U.S. Vice President Mike Pence said in an interview published Sunday by The Washington Post that while the White House will forge ahead with its pressure campaign, it might also endorse deeper engagement between the two Koreas that could lead to direct Washington-Pyongyang talks.

Pence was quoted as calling the shift “maximum pressure and engagement at the same time.”

Tuesday also marked the first time that top officials in Tokyo, including Prime Minister Shinzo Abe, publicly responded to the flurry of diplomatic activity that has unfolded over the last few days.

Speaking to the Lower House Budget Committee, Abe characterized his own trip to the South for the Olympics’ opening ceremony as “meaningful,” claiming that he had successfully conveyed firsthand Japan’s position on a variety of issues to officials from both north and south of the 38th parallel.

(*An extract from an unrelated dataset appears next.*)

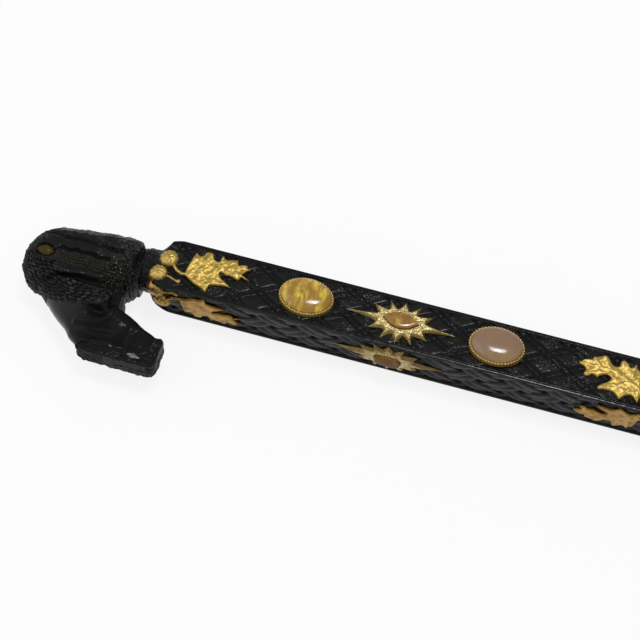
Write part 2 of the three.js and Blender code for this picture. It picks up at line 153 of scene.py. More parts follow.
class StickFinishSettings(bpy.types.PropertyGroup):
    """Colours of the finishes."""
    # The plain lacquer also serves as the painted shade in the hollows; the worn colour is its lighter, lit copy with
    # rubbed wear on top.
    lacquer: colour("Lacquer", "Black lacquer of handle and shaft", (0.0050, 0.0052, 0.0054))
    lacquer_lit_worn: colour("Worn and lit lacquer", "Lacquer rubbed thin on the crests", (0.0190, 0.0188, 0.0180))
    # Lighter lacquer: polish on the run below the block, and painted sheen on the grip's left side and on the head's
    # scale crests.
    lacquer_polish_sheen: colour("Satin lacquer", "Lacquer polished by the hand", (0.042, 0.042, 0.041))
    # Painted glints: light grey specks laid on the stippled crests in place of highlights.
    painted_glint: colour("Glints", "Bright specks where the carving's crests are glinting", (0.26, 0.26, 0.255))
    scale_tint: colour("Scale tint", "Greenish brown of the scaled band on the head", (0.0165, 0.0145, 0.0085))
    # Partly dust, partly painted highlight: brightened so that it also stands in for glints on the stippled crumbs.
    dust_and_glint: colour("Dust", "Dust settled in the carving", (0.085, 0.085, 0.086))
    gilt: colour("Gilt", "Hammered gilt of leaves, acorns and settings", (0.53, 0.375, 0.092))
    gilt_bright: colour("Bright gilt", "Rubbed crests of the gilt", (0.68, 0.50, 0.17))
    gilt_dark: colour("Dark gilt", "Patina in the hollows of the gilt", (0.25, 0.155, 0.040))
    # Painted shade: darker and browner copies of the gilt, given to the leaves and acorns of the plain faces to show
    # them less lit.
    shaded_gilt: colour("Shaded side gilt", "Browner gilt of the plain faces' leaves", (0.335, 0.187, 0.036))
    shaded_gilt_bright: colour("Bright shaded side gilt", "Rubbed crests of the browner gilt", (0.50, 0.34, 0.11))
    shaded_gilt_dark: colour("Dark shaded side gilt", "Patina in the hollows of the browner gilt", (0.12, 0.060, 0.014))
    pale_gilt: colour("Pale gilt", "Grainy gilt of the starbursts", (0.44, 0.335, 0.115))
    pale_bright: colour("Bright pale gilt", "Rubbed grains of the starbursts", (0.72, 0.60, 0.33))
    pale_dark: colour("Dark pale gilt", "Patina between the grains of the starbursts", (0.15, 0.10, 0.035))
    # Painted shade: a darker copy of the pale gilt for the plain faces' starbursts.
    shaded_pale_gilt: colour("Shaded star gilt", "Grainy gilt of the plain faces' starbursts", (0.27, 0.19, 0.072))
    honey: colour("Honey stone", "Body of the oval stone near the head", (0.325, 0.172, 0.022))
    honey_vein: colour("Honey stone fibres", "Bright fibres in the honey stone", (0.82, 0.62, 0.07))
    rose: colour("Rose stone", "Body of the oval stone near the tip", (0.250, 0.150, 0.092))
    rose_vein: colour("Rose stone cloud", "Clouds in the rose stone", (0.33, 0.205, 0.082))
    amber: colour("Amber", "Body of the jewelled face's cut stone", (0.25, 0.115, 0.014))
    amber_vein: colour("Amber cloud", "Bright clouds in the amber", (0.50, 0.31, 0.05))
    red_amber: colour("Red amber", "Body of the plain faces' cut stones", (0.165, 0.075, 0.008))
    red_amber_vein: colour("Red amber cloud", "Bright clouds in the red amber", (0.27, 0.16, 0.025))
    eye: colour("Eye", "Body of the eyes", (0.050, 0.033, 0.008))
    eye_vein: colour("Eye cloud", "Bright middle of the eyes", (0.150, 0.100, 0.018))
    steel: colour("Steel", "Washer and stud", (0.50, 0.51, 0.52))
    rubber: colour("Rubber", "Ferrule", (0.016, 0.016, 0.016))


class StickStageSettings(bpy.types.PropertyGroup):
    """Camera, light and floor."""
    aim: FloatVectorProperty(name="Aim", description="Point that the camera looks at", size=3, subtype="XYZ",
                             default=(-0.3131, 0.0146, 0.0168), unit="LENGTH")
    azimuth: angle("Azimuth", "Camera's turn round the stick", 16.28)
    elevation: angle("Elevation", "Camera's height above the horizon", 62.94)
    distance: length("Distance", "Camera's distance from its aim", 0.900)
    lens: FloatProperty(name="Lens", description="Focal length", default=107.6, unit="CAMERA")
    key_energy: watts("Window light", "Power of the window light", 5.4)
    core_energy: watts("Window's middle", "Power of the window's brighter middle", 2.2)
    core_size: length("Middle's size", "Edge of the window's brighter middle", 0.13)
    key_length: length("Window length", "Window light along the stick", 0.46)
    key_width: length("Window width", "Window light across the stick", 0.30)
    key_distance: length("Window distance", "Distance of the window light from the stones", 1.5)
    fill_energy: watts("Side light", "Power of the broad side light", 6.6)
    fill_size: length("Side light size", "Edge of the broad side light", 1.7)
    sky: FloatProperty(name="Sky", description="Strength of the even light all round", default=0.47)
    floor_glow: share("Floor glow", "Share of the floor that the camera sees as plain white", 0.84)
    floor: colour("Floor", "Colour of the floor", (0.95, 0.95, 0.95))


def settings():
    return bpy.context.scene.carved_stick


def mm(value):
    return value / MM


def node_box(node):
    """The two corners of a node's box, in millimetres from the joint."""
    return [(np.array(corner) - JOINT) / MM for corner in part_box(node)]


# ---------------------------------------------------------------- shapes

def place(points):
    """Millimetres from the joint to metres in the frame."""
    return np.asarray(points, float) * MM + JOINT


def face_place(points, turn):
    """Points laid out as if their face were up, turned to their own face about the axis."""
    x, y, z = points.T
    c, s = math.cos(turn), math.sin(turn)
    return np.column_stack([x, y * c - z * s, y * s + z * c])


def outward(points, faces):
    """Faces turned so that the closed shell faces out."""
    corners = np.array([(face[0], face[i], face[i + 1]) for face in faces for i in range(1, len(face) - 1)])
    a, b, c = (points - points.mean(0))[corners.T]
    if np.sum(a * np.cross(b, c)) < 0:
        return [tuple(reversed(face)) for face in faces]
    return faces


def build_mesh(name, points, faces, smooth=True):
    mesh = bpy.data.meshes.new(name)
    mesh.from_pydata(points.tolist(), [], faces)
    mesh.validate()
    mesh.polygons.foreach_set("use_smooth", [smooth] * len(mesh.polygons))
    mesh.update()
    return mesh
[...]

Regarding his meeting with Moon, Abe revealed that he had urged his South Korean counterpart to overcome a lingering backlash against the 2015 “comfort women” deal among South Koreans and follow through on the promise his predecessor had made with Tokyo.

“I told President Moon Jae-in that I myself was bombarded with harsh criticism when I decided to strike” the 2015 agreement with Seoul that “finally and irreversibly” put to rest the long-festering issue of comfort women — a euphemism for mostly Asian women forced to provide sex at Japanese military brothels before and during World War II.

“And I told him that, in the world of diplomacy, a leader sometimes has to make a decision at the risk of exposing himself to criticism in order to build future-oriented relationships,” Abe said.

On North Korea, Abe claimed that he and Moon both shared the recognition that Japan, South Korea and the U.S. must “closely coordinate” their push to maximize pressure on the regime.

Acknowledging his brief conversation with North Korea’s nominal head of state, Kim Yong Nam, Abe also told the committee that he “strongly urged” the country to take steps toward resolving the long-standing issue of Japanese nationals kidnapped by the regime decades ago. Specifically, Abe said he had called for a “return of all abductees.”